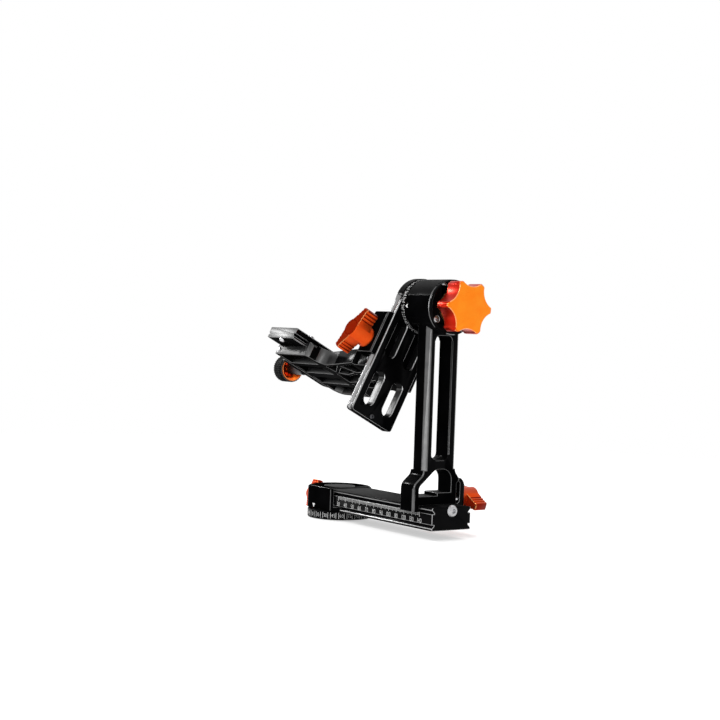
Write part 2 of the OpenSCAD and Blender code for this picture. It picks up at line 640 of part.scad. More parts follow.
module cradle_bracket() {
    color("#242426") tilted() difference() {
        union() {
            translate([0, 0, -bar_bottom]) linear_extrude(bar_bottom + plate_bottom - gap) cradle_plan();
            // web thicker than the bar's floor, up to its top face
            translate([0, 0, -bar_bottom + 1]) linear_extrude(bar_bottom + web_top - 1) intersection() {
                cradle_plan();
                translate([27, -60]) square([80, 120]);
            }
            // fixed jaw over the lens plate's lower lip
            prism_y(-bar_front, bar_rear) polygon([[19.5, plate_bottom - 1], [19.5, plate_bottom + 2.1],
                [17.6, plate_bottom + 4], [17.6, jaw_top], [24, jaw_top], [27, jaw_top - 2],
                [27, plate_bottom - 1]]);
            translate([0, 0, -bar_bottom]) linear_extrude(bar_bottom + clamp_top) arm_clamp_plan();
            // gusset up the back of the arm clamp
            prism_y(-17, 22) polygon(concat([[clamp_x + 1, web_top - 1]], [[clamp_x - 11, web_top - 1]],
                arc(clamp_x - 11, web_top + 11, 11, 270, 360), [[clamp_x + 1, web_top + 11]]));
        }
        // chamfer of the jaw's front corner
        translate([27, -bar_front, -70]) rotate([0, 0, 45]) cube([4.3, 4.3, 60], center = true);
        translate([0, 0, -bar_bottom - 1]) linear_extrude(8) web_pockets();
        translate([0, 0, -bar_bottom - 1]) linear_extrude(6.2) bar_pockets();
        // lens clamp screw thread and guide pins
        translate([0, lens_knob_y, lens_knob_z]) along_x(-40) cylinder(r = lens_stud_r + fit, h = 52);
        for (y = lens_pin_y) translate([0, y, lens_knob_z + 1.8]) along_x(-30) cylinder(r = pin_r, h = 18);
        // arm clamp screw thread and guide pins
        translate([cradle_knob_x, 0, cradle_knob_z]) along_y(-40) cylinder(r = stud_r + fit, h = 51);
        for (z = cradle_pin_z) translate([cradle_knob_x - 1, 0, z]) along_y(-40) cylinder(r = pin_r, h = 34);
        // groove in the bar's top for the plate's rear stop screw
        translate([-3.2, 14, plate_bottom - 2.6]) cube([6.4, 60, 10]);
        pin_lock_place() translate([0, 0, -8]) cylinder(r = 1.2, h = 12);
        // window through the arm clamp's back
        translate([0, 0, -30]) along_x(clamp_x - 16) cylinder(r = 6, h = 41);
    }
}

// Screw in the bar's front end that locks the front guide pin
module pin_lock_place() { translate([-16.5, -bar_front, -59.6]) rotate([90, 0, 0]) children(); }
module pin_lock_screw() { color("#c9c9cc") tilted() pin_lock_place() button_screw(1.9, 1.1, 1.2, 8, 0.8); }

module cradle_pins() {
    color("#b9bbbe") tilted() for (z = cradle_pin_z)
        translate([cradle_knob_x - 1, 0, z]) along_y(-24.4) cylinder(r = pin_r, h = 18.4);
}

module cradle_jaw() {
    h = swing_w / 2;
    x = swing_x;
    color("#242426") tilted() difference() {
        translate([0, 0, -54]) linear_extrude(37) polygon([[clamp_x + 4, -20 - gap], [x - gap, -20 - gap],
            [x - gap, -h - gap], [x + 1.4 - gap, -h - gap], [x + 3.1, -h + 1.6], [x + 4.6, -h + 1.6],
            [clamp_out, -h], [clamp_out, -cradle_face + 0.8], [clamp_out - 0.8, -cradle_face],
            [clamp_x + 5.5, -cradle_face], [clamp_x + 4, -cradle_face + 1.5]]);
        // rounded upper edge
        translate([0, -cradle_face + 3.5, -20.5]) prism_x(clamp_x, clamp_out + 5) difference() {
            translate([-6, 0]) square([6, 6]);
            circle(3.5);
        }
        translate([cradle_knob_x, 0, cradle_knob_z]) along_y(-40) cylinder(r = stud_r + 0.25, h = 40);
        translate([cradle_knob_x, 0, cradle_knob_z]) along_y(-cradle_face + 4.1) cylinder(r = 5.4, h = 4);
        for (z = cradle_pin_z) translate([cradle_knob_x - 1, 0, z])
            along_y(-24.6) cylinder(r = pin_r + 0.06, h = 20);
    }
}

module cradle_screw_axis() {
    tilted() translate([cradle_knob_x, -cradle_face, cradle_knob_z]) rotate([90, 0, 0]) children();
}

module cradle_stud() { color("#b9bbbe") cradle_screw_axis() knob_stud(34, wing_h); }
module cradle_knob() { color("#e8641c") cradle_screw_axis() rotate([0, 0, -29.2]) large_wing_knob(); }
module cradle_clip() { color("#8e9094") cradle_screw_axis() translate([0, 0, -5.1]) stud_clip(); }

// --- lens clamp --------------------------------------------------------------------------

module lens_pins() {
    color("#b9bbbe") tilted() for (y = lens_pin_y)
        translate([0, y, lens_knob_z + 1.8]) along_x(-26.4) cylinder(r = pin_r, h = 14.4);
}

module lens_jaw() {
    color("#242426") tilted() difference() {
        intersection() {
            prism_y(-19.5, 32) polygon([[lens_jaw_x, -bar_bottom + 1], [lens_jaw_x + 1, -bar_bottom],
                [-20.2 - gap, -bar_bottom], [-20.2 - gap, plate_bottom], [-19.5, plate_bottom],
                [-19.5, plate_bottom + 2.1], [-17.6, plate_bottom + 4], [-17.6, jaw_top],
                [lens_jaw_x + 2, jaw_top], [lens_jaw_x, jaw_top - 2]]);
            translate([0, 0, -80]) linear_extrude(40) polygon(concat([[-10, -19.5]], [[lens_jaw_x + 4, -19.5]],
                [[lens_jaw_x, -15.5]], arc(lens_jaw_x + 8, 24, 8, 180, 90), [[-10, 32]]));
        }
        translate([0, lens_knob_y, lens_knob_z]) along_x(-40) cylinder(r = lens_stud_r + 0.25, h = 40);
        translate([0, lens_knob_y, lens_knob_z]) along_x(-21.6) cylinder(r = 2.9, h = 2);
        for (y = lens_pin_y) translate([0, y, lens_knob_z + 1.8])
            along_x(-26.6) cylinder(r = pin_r + 0.06, h = 20);
    }
}

module lens_screw_axis() { tilted() translate([0, lens_knob_y, lens_knob_z]) children(); }

module lens_stud() {
    color("#9a9ca0") lens_screw_axis() difference() {
        union() {
            along_x(lens_knob_x - 9.5) cylinder(r = lens_stud_r, h = 64.5);
            // collar that bears on the jaw
            along_x(lens_knob_x - 2) cylinder(r = 4.4, h = lens_jaw_x - lens_knob_x + 1.9);
        }
        along_x(-21.5) ring(lens_stud_r + 1, lens_stud_r - 0.4, 0.9);
    }
}

module lens_knob_grip() {
    color("#1b1b1d") lens_screw_axis() along_x(lens_knob_x - 13.5) difference() {
        linear_extrude(12.5) difference() {
            circle(grip_r);
            for (i = [0 : flutes - 1]) rotate(360 / flutes * i)
                translate([grip_r + 0.2, 0]) circle(0.6, $fn = 16);
        }
        translate([0, 0, 5.5]) cylinder(r = 10.2, h = 20);
        translate([0, 0, 4]) cylinder(r = lens_stud_r, h = 20);
    }
}

module lens_knob_dish() {
    color("#e8641c") lens_screw_axis() along_x(lens_knob_x - 8) difference() {
        rotate_extrude() polygon([[0, 0], [10.2, 0], [10.2, 8], [9.6, 8], [4, 3.4], [0, 3.4]]);
        translate([0, 0, -1]) cylinder(r = lens_stud_r, h = 20);
    }
}

module lens_clip() {
    color("#8e9094") lens_screw_axis() along_x(-21.5) difference() {
        ring(2.6, lens_stud_r - 0.4, 0.9);
        translate([0, -0.7, -1]) cube([6, 1.4, 4]);
    }
}

// --- lens plate --------------------------------------------------------------------------

module lens_plate() {
    h = plate_w / 2;
    b = plate_bottom;
    color("#242426") tilted() difference() {
        prism_y(plate_front, plate_front + plate_len) polygon([[-h + 0.5, plate_top], [-h, plate_top - 0.5],
            [-h, b + 4.5], [-17.4, b + 4.5], [-17.4, b + 4.1], [-19.4, b + 2.1], [-19.4, b + 0.5], [-18.9, b],
            [18.9, b], [19.4, b + 0.5], [19.4, b + 2.1], [17.4, b + 4.1], [17.4, b + 4.5], [h, b + 4.5],
            [h, plate_top - 0.5], [h - 0.5, plate_top]]);
        // slot for the camera screws, with a recess for their heads below
        translate([0, 0, b - 1]) linear_extrude(40) slot_xy(6.8, -28, 28);
        translate([0, 0, b - 1]) linear_extrude(6.2) slot_xy(11.4, -31, 31);
        for (y = [plate_front + 3, plate_front + plate_len - 3])
            translate([0, y, b - 1]) cylinder(r = 1.5, h = 7);
        for (x = [-13, 13]) translate([x - 3, plate_front + 4, plate_top - 1]) cube([6, plate_len - 8, 3]);
    }
}

// A slot along Y with round ends, drawn seen along Z
module slot_xy(w, y0, y1) {
    translate([-w / 2, y0 + w / 2]) square([w, y1 - y0 - w]);
    translate([0, y0 + w / 2]) circle(w / 2);
    translate([0, y1 - w / 2]) circle(w / 2);
}

module plate_pads() {
    color("#151515") tilted() for (x = [-13, 13])
        translate([x - 3, plate_front + 4, plate_top - 1]) cube([6, plate_len - 8, 1.3]);
}

module camera_screws() {
    color("#c9c9cc") tilted() for (y = [-18, 18]) translate([0, y, plate_bottom + 5.2]) difference() {
        union() {
            translate([0, 0, -4.4]) cylinder(r = 5.4, h = 4.4);
            cylinder(r = 2.5, h = 6);
            translate([0, 0, 4.6]) cylinder(r = camera_stud_r, h = 5.6);
        }
        translate([0, 0, -6]) cylinder(r = 2.3, h = 4, $fn = 6);
    }
}

module plate_stop_screws() {
    color("#c9c9cc") tilted() for (y = [plate_front + 3, plate_front + plate_len - 3])
        translate([0, y, plate_bottom]) rotate([180, 0, 0]) button_screw(2.6, 2, 1.5, 5.5, 0.9);
}

pan_base();
thread_insert();
pan_circlip();
pan_housing();
pan_bearings();
pan_cap();
base_rail();
rail_screws();
rail_stop_screw();
pan_brake_pad();
pan_knob();
pan_knob_stud();
vertical_arm();
tilt_bearings();
bearing_spacer();
drum_cap();
drum_cap_screws();
foot_pins();
foot_jaw();
foot_stud();
foot_knob();
foot_clip();
swing_arm();
index_ring();
tilt_shaft();
swing_arm_screws();
swing_stop_screw();
groove_stop_pins();
thrust_washers();
tilt_knob();
tilt_knob_stud();
cradle_bracket();
pin_lock_screw();
cradle_pins();
cradle_jaw();
cradle_stud();
cradle_knob();
cradle_clip();
lens_pins();
lens_jaw();
lens_stud();
lens_knob_grip();
lens_knob_dish();
lens_clip();
lens_plate();
plate_pads();
camera_screws();
plate_stop_screws();
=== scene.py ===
import json
import math

import bmesh
import bpy
from mathutils import Matrix, Vector


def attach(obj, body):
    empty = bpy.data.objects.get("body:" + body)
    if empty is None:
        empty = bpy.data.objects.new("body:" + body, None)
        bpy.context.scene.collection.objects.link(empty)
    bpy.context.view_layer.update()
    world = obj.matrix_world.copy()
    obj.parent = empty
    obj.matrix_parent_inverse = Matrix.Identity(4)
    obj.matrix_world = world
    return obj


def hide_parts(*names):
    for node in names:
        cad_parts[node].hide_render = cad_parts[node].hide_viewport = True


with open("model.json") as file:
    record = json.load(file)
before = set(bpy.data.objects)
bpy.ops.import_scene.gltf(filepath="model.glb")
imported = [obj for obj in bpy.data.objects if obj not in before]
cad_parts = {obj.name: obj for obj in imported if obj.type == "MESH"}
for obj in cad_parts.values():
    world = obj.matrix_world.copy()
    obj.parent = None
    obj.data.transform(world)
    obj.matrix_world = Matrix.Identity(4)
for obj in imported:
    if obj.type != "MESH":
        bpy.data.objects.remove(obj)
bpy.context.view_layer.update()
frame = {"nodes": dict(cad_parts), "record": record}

nodes = frame["nodes"]
record = frame["record"]
millimetre = 0.001
bodyOf = {node: body for body, members in record["behaviour"]["bodies"].items() for node in members}
slotOf = {part["node"]: part["material_slot"] for part in record["subparts"]}
print("stage: frame loaded,", len(nodes), "nodes")


class Wire:
    # one output of a shader node, or a colour or vector, with arithmetic on it
    def __init__(self, bench, socket):
        self.bench = bench
        self.socket = socket

    def __add__(self, other):
        return self.bench.maths("ADD", self, other)

    def __radd__(self, other):
        return self.bench.maths("ADD", other, self)

    def __sub__(self, other):
        return self.bench.maths("SUBTRACT", self, other)

    def __rsub__(self, other):
        return self.bench.maths("SUBTRACT", other, self)

    def __mul__(self, other):
        return self.bench.maths("MULTIPLY", self, other)

    def __rmul__(self, other):
        return self.bench.maths("MULTIPLY", other, self)

    def __truediv__(self, other):
        return self.bench.maths("DIVIDE", self, other)

    def __rtruediv__(self, other):
        return self.bench.maths("DIVIDE", other, self)

    def __pow__(self, other):
        return self.bench.maths("POWER", self, other)

    def clamped(self):
        return self.bench.add("ShaderNodeClamp", {}, {"Value": self})

    def size(self):
        return self.bench.maths("ABSOLUTE", self, 0.0)

    def between(self, low, high, start=0.0, end=1.0):
        sockets = {"Value": self, "From Min": low, "From Max": high, "To Min": start, "To Max": end}
        return self.bench.add("ShaderNodeMapRange", {"clamp": True}, sockets)

    def scaled(self, factors):
        sockets = {0: self, 1: factors}
        return self.bench.add("ShaderNodeVectorMath", {"operation": "MULTIPLY"}, sockets)

    def along(self, direction):
        settings = {"operation": "DOT_PRODUCT"}
        return self.bench.add("ShaderNodeVectorMath", settings, {0: self, 1: direction}, "Value")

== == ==

Search the data for "context". Copy every line that has it.

        bpy.context.scene.collection.objects.link(empty)
    bpy.context.view_layer.update()
bpy.context.view_layer.update()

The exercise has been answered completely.